-- begin Available data --

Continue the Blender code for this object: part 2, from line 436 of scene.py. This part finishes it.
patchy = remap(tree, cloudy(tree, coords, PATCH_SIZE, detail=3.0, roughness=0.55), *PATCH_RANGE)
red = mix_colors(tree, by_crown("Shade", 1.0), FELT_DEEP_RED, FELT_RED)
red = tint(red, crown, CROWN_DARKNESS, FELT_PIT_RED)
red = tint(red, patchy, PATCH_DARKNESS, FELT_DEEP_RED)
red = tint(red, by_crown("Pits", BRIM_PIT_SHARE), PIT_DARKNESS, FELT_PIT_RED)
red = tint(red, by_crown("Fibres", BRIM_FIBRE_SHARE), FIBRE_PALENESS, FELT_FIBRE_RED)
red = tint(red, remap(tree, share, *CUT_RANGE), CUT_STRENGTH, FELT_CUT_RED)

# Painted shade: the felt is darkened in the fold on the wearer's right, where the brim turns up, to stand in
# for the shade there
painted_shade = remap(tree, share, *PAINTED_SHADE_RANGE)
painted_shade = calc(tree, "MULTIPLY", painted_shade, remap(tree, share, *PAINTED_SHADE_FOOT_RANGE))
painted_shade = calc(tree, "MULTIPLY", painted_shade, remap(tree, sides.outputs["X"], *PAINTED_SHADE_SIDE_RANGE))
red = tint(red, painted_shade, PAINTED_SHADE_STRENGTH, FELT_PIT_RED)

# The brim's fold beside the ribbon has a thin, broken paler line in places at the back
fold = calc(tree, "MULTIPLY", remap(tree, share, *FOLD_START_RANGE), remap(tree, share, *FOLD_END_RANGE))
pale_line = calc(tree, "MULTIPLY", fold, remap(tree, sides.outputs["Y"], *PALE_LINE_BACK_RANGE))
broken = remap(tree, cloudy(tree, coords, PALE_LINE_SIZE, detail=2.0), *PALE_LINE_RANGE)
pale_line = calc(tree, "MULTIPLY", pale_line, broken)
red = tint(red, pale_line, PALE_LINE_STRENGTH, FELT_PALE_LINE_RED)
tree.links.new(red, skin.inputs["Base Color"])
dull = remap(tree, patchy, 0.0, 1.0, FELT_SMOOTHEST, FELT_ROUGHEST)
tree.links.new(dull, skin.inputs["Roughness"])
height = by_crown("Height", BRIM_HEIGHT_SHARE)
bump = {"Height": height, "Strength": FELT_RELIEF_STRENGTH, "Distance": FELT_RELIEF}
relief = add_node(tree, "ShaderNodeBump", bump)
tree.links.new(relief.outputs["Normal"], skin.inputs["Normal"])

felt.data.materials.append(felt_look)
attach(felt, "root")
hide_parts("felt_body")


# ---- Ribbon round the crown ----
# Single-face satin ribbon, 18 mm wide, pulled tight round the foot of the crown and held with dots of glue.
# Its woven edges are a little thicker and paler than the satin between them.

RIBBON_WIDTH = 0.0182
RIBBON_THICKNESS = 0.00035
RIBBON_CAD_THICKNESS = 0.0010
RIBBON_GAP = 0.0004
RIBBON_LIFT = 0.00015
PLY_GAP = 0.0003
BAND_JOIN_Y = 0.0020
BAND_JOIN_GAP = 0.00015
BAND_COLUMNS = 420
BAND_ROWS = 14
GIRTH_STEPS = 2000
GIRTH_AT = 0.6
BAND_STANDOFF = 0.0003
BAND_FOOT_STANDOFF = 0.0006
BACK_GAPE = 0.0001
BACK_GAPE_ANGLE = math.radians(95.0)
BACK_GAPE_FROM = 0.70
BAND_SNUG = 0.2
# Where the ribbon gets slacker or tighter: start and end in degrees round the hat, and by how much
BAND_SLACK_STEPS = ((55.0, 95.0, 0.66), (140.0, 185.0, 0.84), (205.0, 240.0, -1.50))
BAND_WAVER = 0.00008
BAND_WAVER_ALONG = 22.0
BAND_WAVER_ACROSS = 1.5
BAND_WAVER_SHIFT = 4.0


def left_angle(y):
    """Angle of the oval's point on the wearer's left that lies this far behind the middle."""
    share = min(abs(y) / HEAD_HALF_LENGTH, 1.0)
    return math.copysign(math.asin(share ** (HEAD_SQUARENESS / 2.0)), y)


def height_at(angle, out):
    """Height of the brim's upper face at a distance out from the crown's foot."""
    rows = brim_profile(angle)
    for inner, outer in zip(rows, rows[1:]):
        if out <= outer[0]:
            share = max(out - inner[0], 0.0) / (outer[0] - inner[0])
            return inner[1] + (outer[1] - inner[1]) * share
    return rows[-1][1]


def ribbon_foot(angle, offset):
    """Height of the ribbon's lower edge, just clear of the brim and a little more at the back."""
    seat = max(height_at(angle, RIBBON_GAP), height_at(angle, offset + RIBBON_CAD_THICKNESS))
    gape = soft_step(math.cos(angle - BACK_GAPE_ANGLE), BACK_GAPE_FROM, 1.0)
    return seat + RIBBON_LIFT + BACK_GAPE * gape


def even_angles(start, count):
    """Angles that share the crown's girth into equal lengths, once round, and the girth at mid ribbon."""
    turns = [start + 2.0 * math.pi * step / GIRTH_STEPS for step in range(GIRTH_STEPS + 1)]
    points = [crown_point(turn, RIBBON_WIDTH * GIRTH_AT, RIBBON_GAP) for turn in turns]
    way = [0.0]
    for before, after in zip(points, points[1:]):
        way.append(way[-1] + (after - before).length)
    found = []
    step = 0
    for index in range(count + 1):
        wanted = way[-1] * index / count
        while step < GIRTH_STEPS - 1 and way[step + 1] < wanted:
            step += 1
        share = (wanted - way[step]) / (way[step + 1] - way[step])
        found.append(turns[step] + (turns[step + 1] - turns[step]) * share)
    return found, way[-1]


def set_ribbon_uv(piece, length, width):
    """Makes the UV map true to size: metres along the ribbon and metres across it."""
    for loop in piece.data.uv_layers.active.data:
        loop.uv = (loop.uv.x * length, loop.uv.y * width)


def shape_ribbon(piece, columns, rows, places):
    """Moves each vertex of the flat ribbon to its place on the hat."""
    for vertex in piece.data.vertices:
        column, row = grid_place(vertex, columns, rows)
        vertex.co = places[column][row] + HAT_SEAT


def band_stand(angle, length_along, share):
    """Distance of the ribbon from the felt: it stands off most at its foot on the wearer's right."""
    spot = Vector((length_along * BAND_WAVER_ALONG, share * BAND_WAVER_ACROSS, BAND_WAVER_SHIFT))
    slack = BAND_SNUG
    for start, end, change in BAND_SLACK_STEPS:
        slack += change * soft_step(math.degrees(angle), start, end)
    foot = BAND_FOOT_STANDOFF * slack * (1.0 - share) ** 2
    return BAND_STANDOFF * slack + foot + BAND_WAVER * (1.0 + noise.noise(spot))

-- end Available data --

**Task brief:** Nothing should be changed: write out all of the data as is.

**Exercise output:**
Continue the Blender code for this object: part 2, from line 436 of scene.py. This part finishes it.
patchy = remap(tree, cloudy(tree, coords, PATCH_SIZE, detail=3.0, roughness=0.55), *PATCH_RANGE)
red = mix_colors(tree, by_crown("Shade", 1.0), FELT_DEEP_RED, FELT_RED)
red = tint(red, crown, CROWN_DARKNESS, FELT_PIT_RED)
red = tint(red, patchy, PATCH_DARKNESS, FELT_DEEP_RED)
red = tint(red, by_crown("Pits", BRIM_PIT_SHARE), PIT_DARKNESS, FELT_PIT_RED)
red = tint(red, by_crown("Fibres", BRIM_FIBRE_SHARE), FIBRE_PALENESS, FELT_FIBRE_RED)
red = tint(red, remap(tree, share, *CUT_RANGE), CUT_STRENGTH, FELT_CUT_RED)

# Painted shade: the felt is darkened in the fold on the wearer's right, where the brim turns up, to stand in
# for the shade there
painted_shade = remap(tree, share, *PAINTED_SHADE_RANGE)
painted_shade = calc(tree, "MULTIPLY", painted_shade, remap(tree, share, *PAINTED_SHADE_FOOT_RANGE))
painted_shade = calc(tree, "MULTIPLY", painted_shade, remap(tree, sides.outputs["X"], *PAINTED_SHADE_SIDE_RANGE))
red = tint(red, painted_shade, PAINTED_SHADE_STRENGTH, FELT_PIT_RED)

# The brim's fold beside the ribbon has a thin, broken paler line in places at the back
fold = calc(tree, "MULTIPLY", remap(tree, share, *FOLD_START_RANGE), remap(tree, share, *FOLD_END_RANGE))
pale_line = calc(tree, "MULTIPLY", fold, remap(tree, sides.outputs["Y"], *PALE_LINE_BACK_RANGE))
broken = remap(tree, cloudy(tree, coords, PALE_LINE_SIZE, detail=2.0), *PALE_LINE_RANGE)
pale_line = calc(tree, "MULTIPLY", pale_line, broken)
red = tint(red, pale_line, PALE_LINE_STRENGTH, FELT_PALE_LINE_RED)
tree.links.new(red, skin.inputs["Base Color"])
dull = remap(tree, patchy, 0.0, 1.0, FELT_SMOOTHEST, FELT_ROUGHEST)
tree.links.new(dull, skin.inputs["Roughness"])
height = by_crown("Height", BRIM_HEIGHT_SHARE)
bump = {"Height": height, "Strength": FELT_RELIEF_STRENGTH, "Distance": FELT_RELIEF}
relief = add_node(tree, "ShaderNodeBump", bump)
tree.links.new(relief.outputs["Normal"], skin.inputs["Normal"])

felt.data.materials.append(felt_look)
attach(felt, "root")
hide_parts("felt_body")


# ---- Ribbon round the crown ----
# Single-face satin ribbon, 18 mm wide, pulled tight round the foot of the crown and held with dots of glue.
# Its woven edges are a little thicker and paler than the satin between them.

RIBBON_WIDTH = 0.0182
RIBBON_THICKNESS = 0.00035
RIBBON_CAD_THICKNESS = 0.0010
RIBBON_GAP = 0.0004
RIBBON_LIFT = 0.00015
PLY_GAP = 0.0003
BAND_JOIN_Y = 0.0020
BAND_JOIN_GAP = 0.00015
BAND_COLUMNS = 420
BAND_ROWS = 14
GIRTH_STEPS = 2000
GIRTH_AT = 0.6
BAND_STANDOFF = 0.0003
BAND_FOOT_STANDOFF = 0.0006
BACK_GAPE = 0.0001
BACK_GAPE_ANGLE = math.radians(95.0)
BACK_GAPE_FROM = 0.70
BAND_SNUG = 0.2
# Where the ribbon gets slacker or tighter: start and end in degrees round the hat, and by how much
BAND_SLACK_STEPS = ((55.0, 95.0, 0.66), (140.0, 185.0, 0.84), (205.0, 240.0, -1.50))
BAND_WAVER = 0.00008
BAND_WAVER_ALONG = 22.0
BAND_WAVER_ACROSS = 1.5
BAND_WAVER_SHIFT = 4.0


def left_angle(y):
    """Angle of the oval's point on the wearer's left that lies this far behind the middle."""
    share = min(abs(y) / HEAD_HALF_LENGTH, 1.0)
    return math.copysign(math.asin(share ** (HEAD_SQUARENESS / 2.0)), y)


def height_at(angle, out):
    """Height of the brim's upper face at a distance out from the crown's foot."""
    rows = brim_profile(angle)
    for inner, outer in zip(rows, rows[1:]):
        if out <= outer[0]:
            share = max(out - inner[0], 0.0) / (outer[0] - inner[0])
            return inner[1] + (outer[1] - inner[1]) * share
    return rows[-1][1]


def ribbon_foot(angle, offset):
    """Height of the ribbon's lower edge, just clear of the brim and a little more at the back."""
    seat = max(height_at(angle, RIBBON_GAP), height_at(angle, offset + RIBBON_CAD_THICKNESS))
    gape = soft_step(math.cos(angle - BACK_GAPE_ANGLE), BACK_GAPE_FROM, 1.0)
    return seat + RIBBON_LIFT + BACK_GAPE * gape


def even_angles(start, count):
    """Angles that share the crown's girth into equal lengths, once round, and the girth at mid ribbon."""
    turns = [start + 2.0 * math.pi * step / GIRTH_STEPS for step in range(GIRTH_STEPS + 1)]
    points = [crown_point(turn, RIBBON_WIDTH * GIRTH_AT, RIBBON_GAP) for turn in turns]
    way = [0.0]
    for before, after in zip(points, points[1:]):
        way.append(way[-1] + (after - before).length)
    found = []
    step = 0
    for index in range(count + 1):
        wanted = way[-1] * index / count
        while step < GIRTH_STEPS - 1 and way[step + 1] < wanted:
            step += 1
        share = (wanted - way[step]) / (way[step + 1] - way[step])
        found.append(turns[step] + (turns[step + 1] - turns[step]) * share)
    return found, way[-1]


def set_ribbon_uv(piece, length, width):
    """Makes the UV map true to size: metres along the ribbon and metres across it."""
    for loop in piece.data.uv_layers.active.data:
        loop.uv = (loop.uv.x * length, loop.uv.y * width)


def shape_ribbon(piece, columns, rows, places):
    """Moves each vertex of the flat ribbon to its place on the hat."""
    for vertex in piece.data.vertices:
        column, row = grid_place(vertex, columns, rows)
        vertex.co = places[column][row] + HAT_SEAT


def band_stand(angle, length_along, share):
    """Distance of the ribbon from the felt: it stands off most at its foot on the wearer's right."""
    spot = Vector((length_along * BAND_WAVER_ALONG, share * BAND_WAVER_ACROSS, BAND_WAVER_SHIFT))
    slack = BAND_SNUG
    for start, end, change in BAND_SLACK_STEPS:
        slack += change * soft_step(math.degrees(angle), start, end)
    foot = BAND_FOOT_STANDOFF * slack * (1.0 - share) ** 2
    return BAND_STANDOFF * slack + foot + BAND_WAVER * (1.0 + noise.noise(spot))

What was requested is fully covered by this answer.